Another disadvantage of controlled thought is the absence of safety valves. These have all been closed. There is no criticism, there are no warnings. Catastrophes can approach unannounced. History has recorded, times without number, the dangers and degradations caused by the suppression of freedom of conscience. It is sad to see one generation of men going back on the moral conquests made by its predecessors. For a certain time, it is true, truth may be regarded as a mere matter of convention. But such truths are not the Truth, to which disinterested men will devote their lives. Nobody will be able to enjoy the immense experience of meeting face to face the perils of the Unknown by the exercise of the intellect. The delicious pains of creation will be unknown, since the artist is forbidden his own conception of humanity, and must evoke only official visions. It will no longer be said that personality is the supreme happiness of man. The personality of a Goethe could never have been regimented by this régime of jealous, rancorous mediocrities.
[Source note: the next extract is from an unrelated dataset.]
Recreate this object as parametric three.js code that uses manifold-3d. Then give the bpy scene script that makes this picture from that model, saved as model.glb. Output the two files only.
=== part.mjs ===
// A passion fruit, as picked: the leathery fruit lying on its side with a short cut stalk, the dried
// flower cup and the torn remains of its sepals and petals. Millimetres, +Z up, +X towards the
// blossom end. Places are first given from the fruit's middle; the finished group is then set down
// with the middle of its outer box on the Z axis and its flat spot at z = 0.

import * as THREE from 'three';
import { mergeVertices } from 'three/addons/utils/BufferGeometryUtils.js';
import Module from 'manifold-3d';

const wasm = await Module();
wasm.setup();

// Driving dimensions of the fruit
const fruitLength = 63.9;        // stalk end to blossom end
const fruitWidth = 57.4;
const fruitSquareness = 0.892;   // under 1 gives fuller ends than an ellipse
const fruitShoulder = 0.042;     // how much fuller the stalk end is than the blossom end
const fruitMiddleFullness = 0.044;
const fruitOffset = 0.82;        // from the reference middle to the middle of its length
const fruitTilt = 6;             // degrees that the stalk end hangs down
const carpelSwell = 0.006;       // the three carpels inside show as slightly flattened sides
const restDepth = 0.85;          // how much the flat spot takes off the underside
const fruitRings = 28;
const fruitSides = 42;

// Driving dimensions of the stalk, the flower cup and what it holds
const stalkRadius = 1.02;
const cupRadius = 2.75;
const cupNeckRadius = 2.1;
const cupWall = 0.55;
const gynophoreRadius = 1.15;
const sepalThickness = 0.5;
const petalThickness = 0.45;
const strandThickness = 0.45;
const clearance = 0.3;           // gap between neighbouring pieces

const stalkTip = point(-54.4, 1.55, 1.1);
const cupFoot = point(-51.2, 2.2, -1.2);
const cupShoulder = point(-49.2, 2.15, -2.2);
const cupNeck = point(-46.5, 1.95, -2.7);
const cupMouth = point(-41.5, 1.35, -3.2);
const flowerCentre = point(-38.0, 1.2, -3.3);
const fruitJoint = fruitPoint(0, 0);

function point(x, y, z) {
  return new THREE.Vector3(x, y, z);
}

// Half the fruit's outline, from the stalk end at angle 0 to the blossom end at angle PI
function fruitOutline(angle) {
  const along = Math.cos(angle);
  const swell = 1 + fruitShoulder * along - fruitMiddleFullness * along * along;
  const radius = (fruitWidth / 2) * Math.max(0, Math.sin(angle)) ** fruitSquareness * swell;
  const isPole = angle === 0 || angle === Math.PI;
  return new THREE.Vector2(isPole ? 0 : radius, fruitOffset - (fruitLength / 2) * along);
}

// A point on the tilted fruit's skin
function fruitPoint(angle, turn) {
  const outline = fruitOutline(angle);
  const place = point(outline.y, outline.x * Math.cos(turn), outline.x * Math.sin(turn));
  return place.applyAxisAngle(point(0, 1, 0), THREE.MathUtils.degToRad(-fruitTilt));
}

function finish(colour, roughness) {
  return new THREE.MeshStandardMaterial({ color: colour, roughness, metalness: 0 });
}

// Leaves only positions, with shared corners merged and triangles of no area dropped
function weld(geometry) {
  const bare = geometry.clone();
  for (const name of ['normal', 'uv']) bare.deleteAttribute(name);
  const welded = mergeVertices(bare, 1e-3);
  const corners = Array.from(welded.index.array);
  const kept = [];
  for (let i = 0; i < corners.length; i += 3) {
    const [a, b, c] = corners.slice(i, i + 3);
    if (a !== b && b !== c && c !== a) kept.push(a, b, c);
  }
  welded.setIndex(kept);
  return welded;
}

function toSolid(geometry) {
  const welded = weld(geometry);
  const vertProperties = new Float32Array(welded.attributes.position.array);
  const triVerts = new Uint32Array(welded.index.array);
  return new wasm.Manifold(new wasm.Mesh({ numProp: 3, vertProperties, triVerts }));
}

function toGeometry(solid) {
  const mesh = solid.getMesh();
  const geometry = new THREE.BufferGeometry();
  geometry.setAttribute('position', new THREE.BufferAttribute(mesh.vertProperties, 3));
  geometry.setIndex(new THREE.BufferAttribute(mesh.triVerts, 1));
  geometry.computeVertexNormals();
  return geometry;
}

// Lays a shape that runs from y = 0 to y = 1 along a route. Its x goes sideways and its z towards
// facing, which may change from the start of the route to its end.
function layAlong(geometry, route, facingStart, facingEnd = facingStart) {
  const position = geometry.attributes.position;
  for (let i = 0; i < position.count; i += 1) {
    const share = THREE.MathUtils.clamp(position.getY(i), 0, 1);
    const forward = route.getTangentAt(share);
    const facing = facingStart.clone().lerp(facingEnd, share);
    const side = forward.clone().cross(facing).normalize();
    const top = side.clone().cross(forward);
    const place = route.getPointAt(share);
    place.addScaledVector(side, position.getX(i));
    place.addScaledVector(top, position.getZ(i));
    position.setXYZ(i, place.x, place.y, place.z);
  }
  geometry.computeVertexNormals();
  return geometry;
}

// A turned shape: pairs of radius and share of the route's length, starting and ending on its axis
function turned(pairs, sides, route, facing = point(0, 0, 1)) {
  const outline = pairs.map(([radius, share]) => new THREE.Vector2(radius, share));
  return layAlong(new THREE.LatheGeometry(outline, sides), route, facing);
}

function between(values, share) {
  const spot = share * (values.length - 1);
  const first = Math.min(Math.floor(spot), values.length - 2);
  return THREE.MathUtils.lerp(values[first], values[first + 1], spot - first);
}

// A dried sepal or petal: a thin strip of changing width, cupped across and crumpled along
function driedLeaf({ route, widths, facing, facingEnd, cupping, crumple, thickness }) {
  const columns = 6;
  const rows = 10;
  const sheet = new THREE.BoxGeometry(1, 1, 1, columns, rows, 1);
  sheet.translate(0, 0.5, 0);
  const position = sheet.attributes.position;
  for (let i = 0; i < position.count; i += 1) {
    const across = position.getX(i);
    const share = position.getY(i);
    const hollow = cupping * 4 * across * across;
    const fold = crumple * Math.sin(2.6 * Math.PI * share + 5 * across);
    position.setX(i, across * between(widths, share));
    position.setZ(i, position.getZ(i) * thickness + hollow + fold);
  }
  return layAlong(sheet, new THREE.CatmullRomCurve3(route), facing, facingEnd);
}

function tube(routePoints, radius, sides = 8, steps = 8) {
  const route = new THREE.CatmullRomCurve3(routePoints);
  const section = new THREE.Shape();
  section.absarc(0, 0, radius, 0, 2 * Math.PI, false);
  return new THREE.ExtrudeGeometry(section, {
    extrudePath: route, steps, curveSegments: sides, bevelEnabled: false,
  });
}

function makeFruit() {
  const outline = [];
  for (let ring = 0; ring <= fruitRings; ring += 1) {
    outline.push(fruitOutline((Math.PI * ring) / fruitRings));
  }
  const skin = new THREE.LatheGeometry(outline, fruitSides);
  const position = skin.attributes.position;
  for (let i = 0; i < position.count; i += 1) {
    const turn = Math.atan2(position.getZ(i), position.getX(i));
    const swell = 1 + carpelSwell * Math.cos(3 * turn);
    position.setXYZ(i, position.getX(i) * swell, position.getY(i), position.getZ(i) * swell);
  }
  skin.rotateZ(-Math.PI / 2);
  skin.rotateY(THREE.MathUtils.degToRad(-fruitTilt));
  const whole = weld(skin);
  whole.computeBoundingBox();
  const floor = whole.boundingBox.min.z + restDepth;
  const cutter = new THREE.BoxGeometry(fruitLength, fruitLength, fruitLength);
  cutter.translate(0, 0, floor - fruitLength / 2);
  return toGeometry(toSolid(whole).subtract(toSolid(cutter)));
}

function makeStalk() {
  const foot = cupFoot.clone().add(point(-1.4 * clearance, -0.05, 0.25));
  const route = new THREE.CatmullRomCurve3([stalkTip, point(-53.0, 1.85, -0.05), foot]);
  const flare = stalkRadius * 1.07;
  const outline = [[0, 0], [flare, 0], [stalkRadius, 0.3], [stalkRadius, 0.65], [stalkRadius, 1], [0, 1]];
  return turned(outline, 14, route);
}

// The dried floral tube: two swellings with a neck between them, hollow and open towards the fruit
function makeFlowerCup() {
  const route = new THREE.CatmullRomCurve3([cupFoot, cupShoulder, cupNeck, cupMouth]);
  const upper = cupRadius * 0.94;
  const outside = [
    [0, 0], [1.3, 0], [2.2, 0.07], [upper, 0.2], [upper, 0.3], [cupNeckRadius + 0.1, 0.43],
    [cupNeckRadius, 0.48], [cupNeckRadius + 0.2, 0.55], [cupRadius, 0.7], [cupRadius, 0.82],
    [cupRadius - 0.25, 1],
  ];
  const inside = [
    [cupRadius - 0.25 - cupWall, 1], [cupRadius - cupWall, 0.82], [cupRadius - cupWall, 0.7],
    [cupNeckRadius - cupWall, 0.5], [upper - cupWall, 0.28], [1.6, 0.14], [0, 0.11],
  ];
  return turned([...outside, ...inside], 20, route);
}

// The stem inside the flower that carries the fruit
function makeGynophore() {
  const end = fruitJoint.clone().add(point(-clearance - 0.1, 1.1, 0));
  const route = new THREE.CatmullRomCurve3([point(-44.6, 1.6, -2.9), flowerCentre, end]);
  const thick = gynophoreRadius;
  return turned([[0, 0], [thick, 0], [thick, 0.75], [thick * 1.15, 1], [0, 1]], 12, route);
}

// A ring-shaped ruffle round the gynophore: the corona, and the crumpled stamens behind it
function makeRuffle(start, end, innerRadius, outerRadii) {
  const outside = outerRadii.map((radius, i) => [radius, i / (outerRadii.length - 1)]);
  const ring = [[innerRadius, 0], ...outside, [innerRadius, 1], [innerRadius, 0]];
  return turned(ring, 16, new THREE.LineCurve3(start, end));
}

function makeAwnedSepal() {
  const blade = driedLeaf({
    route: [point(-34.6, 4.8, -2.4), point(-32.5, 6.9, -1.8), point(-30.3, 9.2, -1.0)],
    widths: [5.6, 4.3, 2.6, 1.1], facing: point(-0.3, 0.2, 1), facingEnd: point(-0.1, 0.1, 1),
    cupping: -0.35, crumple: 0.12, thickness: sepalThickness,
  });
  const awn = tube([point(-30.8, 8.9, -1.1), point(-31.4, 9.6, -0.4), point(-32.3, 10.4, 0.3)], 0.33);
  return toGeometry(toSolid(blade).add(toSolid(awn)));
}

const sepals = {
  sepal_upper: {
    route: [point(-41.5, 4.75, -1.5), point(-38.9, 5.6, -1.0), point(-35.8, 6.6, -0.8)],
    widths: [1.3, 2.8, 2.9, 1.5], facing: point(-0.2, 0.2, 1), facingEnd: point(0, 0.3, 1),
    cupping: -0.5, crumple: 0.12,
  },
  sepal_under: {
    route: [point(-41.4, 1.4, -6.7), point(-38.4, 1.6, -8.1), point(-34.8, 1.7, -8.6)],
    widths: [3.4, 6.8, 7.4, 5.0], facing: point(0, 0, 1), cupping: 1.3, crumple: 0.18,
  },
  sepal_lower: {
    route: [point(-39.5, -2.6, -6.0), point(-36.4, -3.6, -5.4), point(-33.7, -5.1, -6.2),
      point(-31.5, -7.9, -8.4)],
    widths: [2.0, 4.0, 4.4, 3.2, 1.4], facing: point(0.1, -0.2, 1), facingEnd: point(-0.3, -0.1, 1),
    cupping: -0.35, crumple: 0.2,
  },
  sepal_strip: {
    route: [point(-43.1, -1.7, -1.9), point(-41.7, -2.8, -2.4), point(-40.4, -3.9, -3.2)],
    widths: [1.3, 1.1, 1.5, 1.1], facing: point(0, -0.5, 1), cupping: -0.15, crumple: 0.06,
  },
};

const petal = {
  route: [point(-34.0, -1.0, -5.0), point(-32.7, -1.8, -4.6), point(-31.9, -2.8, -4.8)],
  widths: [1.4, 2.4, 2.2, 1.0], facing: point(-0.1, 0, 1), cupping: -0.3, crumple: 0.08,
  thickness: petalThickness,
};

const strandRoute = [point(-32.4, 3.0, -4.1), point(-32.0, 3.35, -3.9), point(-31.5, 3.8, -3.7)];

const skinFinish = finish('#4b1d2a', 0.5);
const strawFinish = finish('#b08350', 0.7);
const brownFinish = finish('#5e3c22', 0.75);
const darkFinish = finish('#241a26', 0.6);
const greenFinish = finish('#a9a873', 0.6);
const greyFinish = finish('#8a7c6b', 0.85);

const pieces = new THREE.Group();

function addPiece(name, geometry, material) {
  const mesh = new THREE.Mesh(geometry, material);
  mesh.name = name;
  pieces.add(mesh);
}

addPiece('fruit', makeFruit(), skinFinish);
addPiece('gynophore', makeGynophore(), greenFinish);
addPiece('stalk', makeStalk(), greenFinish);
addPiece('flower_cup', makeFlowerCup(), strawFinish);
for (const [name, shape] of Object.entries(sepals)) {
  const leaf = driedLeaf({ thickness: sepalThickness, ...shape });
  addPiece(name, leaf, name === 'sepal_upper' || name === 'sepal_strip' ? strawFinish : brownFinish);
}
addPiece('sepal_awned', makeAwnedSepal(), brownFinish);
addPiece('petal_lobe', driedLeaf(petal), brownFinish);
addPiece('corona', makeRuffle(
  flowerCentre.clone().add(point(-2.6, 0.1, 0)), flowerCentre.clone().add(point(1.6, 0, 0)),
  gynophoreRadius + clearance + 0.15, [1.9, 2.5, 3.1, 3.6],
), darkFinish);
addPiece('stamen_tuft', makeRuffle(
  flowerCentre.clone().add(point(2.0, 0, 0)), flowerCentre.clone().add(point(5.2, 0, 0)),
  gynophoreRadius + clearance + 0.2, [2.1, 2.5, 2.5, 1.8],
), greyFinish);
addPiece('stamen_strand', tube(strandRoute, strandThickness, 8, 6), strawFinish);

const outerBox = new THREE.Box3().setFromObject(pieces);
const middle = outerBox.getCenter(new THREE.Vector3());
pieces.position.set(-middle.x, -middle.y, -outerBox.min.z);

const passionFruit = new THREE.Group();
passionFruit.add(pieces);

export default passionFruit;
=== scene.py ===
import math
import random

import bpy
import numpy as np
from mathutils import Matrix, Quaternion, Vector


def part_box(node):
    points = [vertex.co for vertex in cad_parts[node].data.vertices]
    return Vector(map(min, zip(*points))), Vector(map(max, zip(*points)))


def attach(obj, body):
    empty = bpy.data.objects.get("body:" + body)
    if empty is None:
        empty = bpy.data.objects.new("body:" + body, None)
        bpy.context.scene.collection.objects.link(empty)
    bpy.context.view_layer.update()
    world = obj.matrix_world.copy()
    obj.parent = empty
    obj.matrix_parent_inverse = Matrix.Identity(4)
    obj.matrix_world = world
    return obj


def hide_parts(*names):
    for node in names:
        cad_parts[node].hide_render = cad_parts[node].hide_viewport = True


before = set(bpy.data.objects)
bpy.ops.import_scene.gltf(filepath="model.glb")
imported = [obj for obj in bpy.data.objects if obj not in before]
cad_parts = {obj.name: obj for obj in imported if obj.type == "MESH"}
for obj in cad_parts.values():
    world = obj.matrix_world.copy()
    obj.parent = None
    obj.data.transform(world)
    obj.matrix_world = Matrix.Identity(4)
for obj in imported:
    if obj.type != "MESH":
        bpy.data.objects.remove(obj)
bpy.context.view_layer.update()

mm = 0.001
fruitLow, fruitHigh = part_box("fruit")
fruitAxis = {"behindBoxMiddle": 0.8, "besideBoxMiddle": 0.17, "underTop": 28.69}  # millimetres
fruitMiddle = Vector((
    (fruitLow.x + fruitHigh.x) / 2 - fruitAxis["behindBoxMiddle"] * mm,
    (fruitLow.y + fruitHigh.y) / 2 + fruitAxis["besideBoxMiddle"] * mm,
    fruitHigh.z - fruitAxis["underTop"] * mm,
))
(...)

They are powerfully entrenched and their capacity for harm is far from exhausted. They will last, and they will make the most of their opportunities before they disappear. But disappear they will, and free thought will survive them. On that score, too, history leaves no doubt. Though thought is persecuted, already it resists. The layman is still quiet; but the Christian churches are in revolt against the doctrine of racism. The churches do not recognize zoölogical races. They recognize only humanity, whose spiritual welfare has been put in their keeping. That welfare is also the concern of intellectuals, even though they are not so well organized as the clerics and are more exposed to worldly considerations. There will come the moment when they will realize their degradation and react against it. For the rest, Eternal Thought is in no wise affected by the abdication, forced or voluntary, of a few thousand intellectuals inside a certain set of frontier posts.